Der Glaube macht Paulus "gewiss, dass weder Tod noch Leben, weder Engel noch Mächte noch Gewalten, weder Gegenwärtiges noch Zukünftiges, weder Hohes noch Tiefes noch eine andere Kreatur uns scheiden kann von der Liebe Gottes, die in Christus Jesus ist" (Röm 8,38f.).
Ein solches Vertrauen kann das Sterben erleichtern. Es geht beim letzten Abschied darum, loszulassen, sich fallenzulassen im Vertrauen darauf, aufgefangen zu werden. Insofern kann das Sterben ganz eng verwandt sein mit der intensivsten menschlichen Lebenserfahrung: mit dem Lieben. Auch die Liebe ist ja nicht nur aktiv, sondern sie lässt geschehen, vertraut sich an, lässt sich fallen. Solches Vertrauen gelingt unterschiedlich gut.

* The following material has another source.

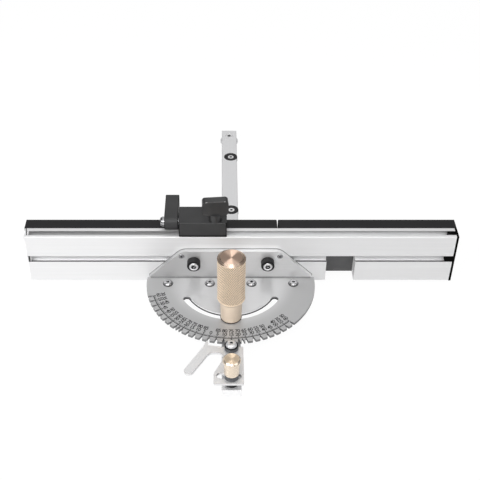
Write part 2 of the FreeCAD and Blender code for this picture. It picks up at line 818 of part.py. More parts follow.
def stop_pivot_screw():
    """Shoulder screw through the arm's knuckle into the block."""
    pivot = arm_pivot()
    shoulder = arm_width + arm_gap + seat_gap
    screw = turned([
        (0, -shoulder - arm_screw_thread_length), (arm_screw_thread, -shoulder - arm_screw_thread_length),
        (arm_screw_thread, -shoulder), (arm_screw_shoulder, -shoulder), (arm_screw_shoulder, 0),
        (arm_screw_head_radius, 0), (arm_screw_head_radius, 0.45 * arm_screw_head_height),
        (0.82 * arm_screw_head_radius, 0.85 * arm_screw_head_height),
        (0.5 * arm_screw_head_radius, arm_screw_head_height), (0, arm_screw_head_height)])
    screw = screw.cut(hexagon(button_socket, 0.4 * arm_screw_head_height, 2 * arm_screw_head_height))
    return placed(screw, Vector(-stop_left - shoulder, pivot.y, pivot.z), Vector(-1, 0, 0))


def stop_arm():
    """Flip arm: a round knuckle, a level bar and a tapering finger behind the boards."""
    pivot = arm_pivot()
    low = pivot.z - arm_knuckle
    high = pivot.z + arm_knuckle
    finger_front = board_rear + arm_finger_gap
    finger_rear = finger_front + arm_finger_top
    tip = fence_top - arm_finger_drop
    arm = section_along_x([
        (pivot.y, low, 0), (finger_front, low, arm_corner), (finger_front, tip, arm_corner),
        (finger_front + arm_finger_tip, tip, arm_corner), (finger_rear, high - arm_knuckle, 0),
        (finger_rear, high, arm_corner), (pivot.y, high, 0)], arm_right_x - arm_width, arm_right_x)
    start = Vector(arm_right_x - arm_width, pivot.y, pivot.z)
    right = Vector(1, 0, 0)
    knuckle = cylinder_along(arm_knuckle, start, right, arm_width)
    bore = cylinder_along(arm_screw_shoulder + run_clearance, start - right, right, arm_width + 2)
    return fused([arm, knuckle]).cut(bore)


def stop_knob():
    """Wing knob: a round hub with an upright paddle."""
    bottom = stop_top() + seat_gap
    hub_top = bottom + wing_hub_height
    wing_top = hub_top + wing_height
    half = wing_width / 2
    hub = cylinder(wing_hub_radius, 0, 0, bottom, hub_top + 2)
    wing = section_along_y([(-half, hub_top, wing_corner), (half, hub_top, wing_corner),
                            (half, wing_top, wing_corner), (-half, wing_top, wing_corner)],
                           -wing_thickness / 2, wing_thickness / 2)
    bore_top = stop_top() + stop_bolt_rise + 1
    bore = cylinder(stop_bolt_radius + run_clearance, 0, 0, bottom - 1, bore_top)
    hub = hub.cut(box(-half, half, -half, half, hub_top + 0.5, wing_top + 1))
    knob = fused([hub, wing]).cut(bore)
    knob.rotate(Vector(0, 0, 0), Vector(0, 0, 1), wing_turn)
    knob.translate(Vector(stop_knob_x, top_slot_y, 0))
    return knob


# The handle, the lock knob and the index lever

def clamp_handle():
    """Turned brass handle with a smooth neck and a thicker knurled grip."""
    grip_bottom = neck_height + shoulder_height
    handle = turned([
        (0, 0), (neck_bottom_radius - edge_break, 0), (neck_bottom_radius, edge_break),
        (neck_top_radius, neck_height), (grip_radius, grip_bottom),
        (grip_radius, handle_length - grip_bevel_height),
        (grip_radius - grip_bevel_width, handle_length), (0, handle_length)])
    handle = handle.cut(cylinder(stud_radius + run_clearance, 0, 0, -1, stud_rise + 1))
    return placed(handle, Vector(0, -clamp_radius, handle_bottom()), Vector(0, 0, 1))


def lock_knob():
    """Small turned brass knob with a wider bevelled cap."""
    cap_bottom = lock_knob_length - lock_cap_height
    knob = turned([
        (0, 0), (lock_body_radius - edge_break, 0), (lock_body_radius, edge_break),
        (lock_body_radius, cap_bottom - edge_break), (lock_cap_radius, cap_bottom + edge_break),
        (lock_cap_radius, lock_knob_length - lock_cap_bevel),
        (lock_cap_radius - lock_cap_bevel, lock_knob_length), (0, lock_knob_length)])
    knob = knob.cut(cylinder(lock_stud_radius + run_clearance, 0, 0, -1, lock_stud_rise + 1))
    return placed(knob, Vector(0, lock_y, lock_knob_bottom()), Vector(0, 0, 1))


def index_pivot_axis():
    return Vector(0, index_pivot_y, 0), Vector(0, 0, 1)


def lever_tooth():
    """Wedge that fills a rim notch when engaged, turned back to the lever's rest."""
    slope = (notch_mouth / 2 - notch_root_radius) / (notch_depth - notch_root_radius)
    tip_y = -(plate_radius - tooth_reach)
    foot_y = -(plate_radius + lever_rim_gap)
    tip_half = notch_mouth / 2 - slope * tooth_reach - tooth_clearance
    foot_half = tip_half + slope * (tip_y - foot_y)
    tooth = flat_piece([(-tip_half, tip_y, 0), (-foot_half, foot_y, 0), (foot_half, foot_y, 0),
                        (tip_half, tip_y, 0)], plate_bottom + seat_gap,
                       plate_bottom + seat_gap + lever_thickness)
    tooth.rotate(Vector(0, 0, 0), Vector(0, 0, 1), index_angle)
    tooth.rotate(*index_pivot_axis(), engage_angle)
    return tooth


def tooth_foot():
    """Where the tooth's centre line meets the lever, at rest."""
    foot = Vector(0, -(plate_radius + lever_rim_gap), 0)
    foot = Rotation(Vector(0, 0, 1), index_angle).multVec(foot)
    pivot, up = index_pivot_axis()
    return pivot + Rotation(up, engage_angle).multVec(foot - pivot)


def index_lever():
    """Stamped lever: a lock plate with a curved slot, a tooth and a thumb arm round an open bay."""
    turn = math.radians(thumb_direction)
    along = Vector(math.cos(turn), math.sin(turn), 0)
    across = Vector(along.y, -along.x, 0)
    start = tooth_foot() + Vector(thumb_offset, 0, 0)
    end = start + along * (thumb_length + thumb_half_width)
    left_top = start + across * thumb_half_width - along * lever_rim_gap
    left_end = end + across * thumb_half_width
    right_end = end - across * thumb_half_width
    bay_rear = index_pivot_y - bay_drop
    bay_front = bay_rear - bay_length
    front = lock_y - lever_front
    right_edge = start - across * thumb_half_width
    bay_left = right_edge + along * ((bay_rear - right_edge.y) / along.y)
    end_radius = 0.98 * thumb_half_width
    bay_width = -bay_right - bay_left.x
    thumb_round = min(0.9 * bay_right, 0.6 * bay_width)
    bay_round = min(0.8 * bay_length, 0.55 * bay_width)
    bottom = plate_bottom + seat_gap
    top = bottom + lever_thickness
    lever = flat_piece([
        (lever_right, front, lever_corner), (lever_right, index_pivot_y + index_standoff, 0),
        (left_top.x, left_top.y, 0), (left_end.x, left_end.y, end_radius),
        (right_end.x, right_end.y, end_radius), (bay_left.x, bay_rear, thumb_round),
        (-bay_right, bay_rear, bay_round), (-bay_right, bay_front, lever_shoulder),
        (-lever_left, lock_y + lever_shoulder, lever_front), (-lever_left, front, lever_corner)],
        bottom, top)
    rear_curve = cylinder(plate_radius + lever_rim_gap, 0, 0, bottom - 1, top + 1)
    lever = fused([lever.cut(rear_curve), lever_tooth()])
    bore = cylinder(index_shoulder_radius + run_clearance, 0, index_pivot_y, 0, 2 * top)
    slot = arc_slot(index_pivot_y, lock_radius, lock_stud_radius + lever_slot_clearance,
                    -release_angle - lever_slot_margin, engage_angle + lever_slot_margin,
                    bottom - 1, top + 1)
    return lever.cut([bore, slot])


NODES = {
    "runner_bar": runner_bar,
    "guide_washer": guide_washer,
    "guide_screw": guide_screw,
    "expansion_discs": expansion_discs,
    "expansion_screws": expansion_screws,
    "pivot_screw": pivot_screw,
    "pivot_washer": pivot_washer,
    "slide_pad": slide_pad,
    "clamp_stud": clamp_stud,
    "handle_washer": handle_washer,
    "index_spacers": index_spacers,
    "index_collars": index_collars,
    "index_screw": index_screw,
    "lock_stud": lock_stud,
    "protractor_plate": protractor_plate,
    "bracket": bracket,
    "plate_screws": plate_screws,
    "bolt_sleeves": bolt_sleeves,
    "fence_bolts": fence_bolts,
    "fence_nuts": fence_nuts,
    "squaring_screws": squaring_screws,
    "fence_extrusion": fence_extrusion,
    "left_end_cap": lambda: end_cap(-fence_left, -1, left_cap_thickness, left_cap_plug, 0),
    "right_end_cap": lambda: end_cap(fence_right, 1, cap_thickness, cap_plug, cap_overhang),
    "left_board": left_board,
    "right_board": right_board,
    "board_screws": board_screws,
    "board_nuts": board_nuts,
    "stop_block": stop_block,
    "stop_bolt": stop_bolt,
    "stop_pivot_screw": stop_pivot_screw,
    "stop_arm": stop_arm,
    "stop_knob": stop_knob,
    "clamp_handle": clamp_handle,
    "lock_knob": lock_knob,
    "index_lever": index_lever,
}

os.makedirs("parts", exist_ok=True)
for node, build in NODES.items():
    shape = build()
    print(node, "solids", len(shape.Solids), "valid", shape.isValid(), "volume", round(shape.Volume, 1))
    shape.exportStep("parts/" + node + ".step")
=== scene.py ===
"""A miter gauge for a table saw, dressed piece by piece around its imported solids, in metres."""
import json
import math

import bmesh
import bpy
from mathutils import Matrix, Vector

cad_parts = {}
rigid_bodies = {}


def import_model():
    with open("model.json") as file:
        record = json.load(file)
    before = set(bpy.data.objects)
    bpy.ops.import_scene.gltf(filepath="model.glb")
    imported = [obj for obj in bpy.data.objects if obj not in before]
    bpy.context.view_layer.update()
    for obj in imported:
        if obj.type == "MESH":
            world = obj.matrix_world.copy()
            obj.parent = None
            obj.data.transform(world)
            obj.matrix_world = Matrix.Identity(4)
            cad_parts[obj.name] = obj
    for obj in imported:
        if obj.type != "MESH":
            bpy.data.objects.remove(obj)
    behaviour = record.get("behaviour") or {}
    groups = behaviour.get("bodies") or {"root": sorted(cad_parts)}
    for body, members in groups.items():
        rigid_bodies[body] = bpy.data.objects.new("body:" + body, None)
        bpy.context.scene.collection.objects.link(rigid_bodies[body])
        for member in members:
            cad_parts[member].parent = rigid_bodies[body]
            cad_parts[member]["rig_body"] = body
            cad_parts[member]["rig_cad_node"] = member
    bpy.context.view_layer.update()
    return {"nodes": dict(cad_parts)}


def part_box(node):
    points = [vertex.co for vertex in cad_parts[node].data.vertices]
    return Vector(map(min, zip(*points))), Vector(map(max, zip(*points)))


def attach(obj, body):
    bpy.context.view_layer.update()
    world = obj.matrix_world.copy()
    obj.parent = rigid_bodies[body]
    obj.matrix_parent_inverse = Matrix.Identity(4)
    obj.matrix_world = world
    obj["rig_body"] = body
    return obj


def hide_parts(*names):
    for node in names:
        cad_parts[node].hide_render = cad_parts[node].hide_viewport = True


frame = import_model()
nodes = frame["nodes"]
bpy.ops.object.select_all(action="DESELECT")
MM = 0.001


# The runner bar is a flat of cold-drawn steel, ground along its length, with every long edge broken.
# The guide washer under its rear end is turned from the same steel.
WELD, SHARP = 0.002 * MM, math.radians(35)


def new_material(name):
    """A new material with its node tree and its shader."""
    material = bpy.data.materials.new(name)
    material.use_nodes = True
    tree = material.node_tree
    return material, tree, tree.nodes["Principled BSDF"]


def noise(tree, place, scale, detail=2.0):
    """Soft noise; its scale is per metre of the place that it reads."""
    cloud = tree.nodes.new("ShaderNodeTexNoise")
    cloud.inputs["Scale"].default_value = scale
    cloud.inputs["Detail"].default_value = detail
    tree.links.new(place, cloud.inputs["Vector"])
    return cloud


def remap(tree, value, before, after, interpolation="LINEAR"):
    """Carries a value over from one range to another."""
    span = tree.nodes.new("ShaderNodeMapRange")
    span.interpolation_type = interpolation
    span.inputs["From Min"].default_value, span.inputs["From Max"].default_value = before
    span.inputs["To Min"].default_value, span.inputs["To Max"].default_value = after
    tree.links.new(value, span.inputs["Value"])
    return span.outputs["Result"]


def shade(material, factor, colour=None):
    """Multiplies a given colour, or else the material's own, by a factor that varies over the piece."""
    tree = material.node_tree
    shader = tree.nodes["Principled BSDF"]
    scaled = tree.nodes.new("ShaderNodeVectorMath")
    scaled.operation = "SCALE"
    if colour:
        scaled.inputs[0].default_value = colour
    else:
        tree.links.new(shader.inputs["Base Color"].links[0].from_socket, scaled.inputs[0])
    tree.links.new(factor, scaled.inputs["Scale"])
    tree.links.new(scaled.outputs["Vector"], shader.inputs["Base Color"])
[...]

Auch im Prozess des Sterbens mischen sich verschiedenste Gefühle und Stimmungen: Man verdrängt die bittere Realität, will sie nicht wahrhaben, schiebt sie von sich weg. Oder man protestiert, lehnt sich auf, reagiert mit Ärger und Wut und mit der Suche nach einem Schuldigen. Auch in Depression und Angst kann man verfallen. Oder man versucht, zu verhandeln: "Wenn du mich noch drei Jahre leben lässt, Gott, dann tue ich dies oder jenes für dich!" Schließlich kann es - meist kurz vor dem eintretenden Tod - eine Phase gelösten Vertrauens und großer Ruhe und Gelassenheit geben.
Leben lernen - das bedeutet auch Sterben lernen
Martin Luther hat einmal gesagt: "Mit dem Tod umzugehen, das ist die Schule des Glaubens". Denn ein Gelingen des Lebens hängt wesentlich damit zusammen, dass wir auch unsere Grenzen realistisch einschätzen und in unser Bewusstsein integrieren lernen. Unsere Lebensdauer und unsere Lebensmöglichkeiten sind begrenzt. Das Leben ist uns verliehen - und wie eine Leihgabe müssen wir es eines Tages wieder zurückgeben an Gott.
Leben lernen - das heißt auch Sterben lernen. Sterbevorbereitung, Sterbebegleitung und der Einsatz für ein menschenwürdiges, begleitetes Sterben in unserer Gesellschaft sind deshalb eine wichtige Aufgabe für jeden einzelnen Christen, aber auch für die Kirche.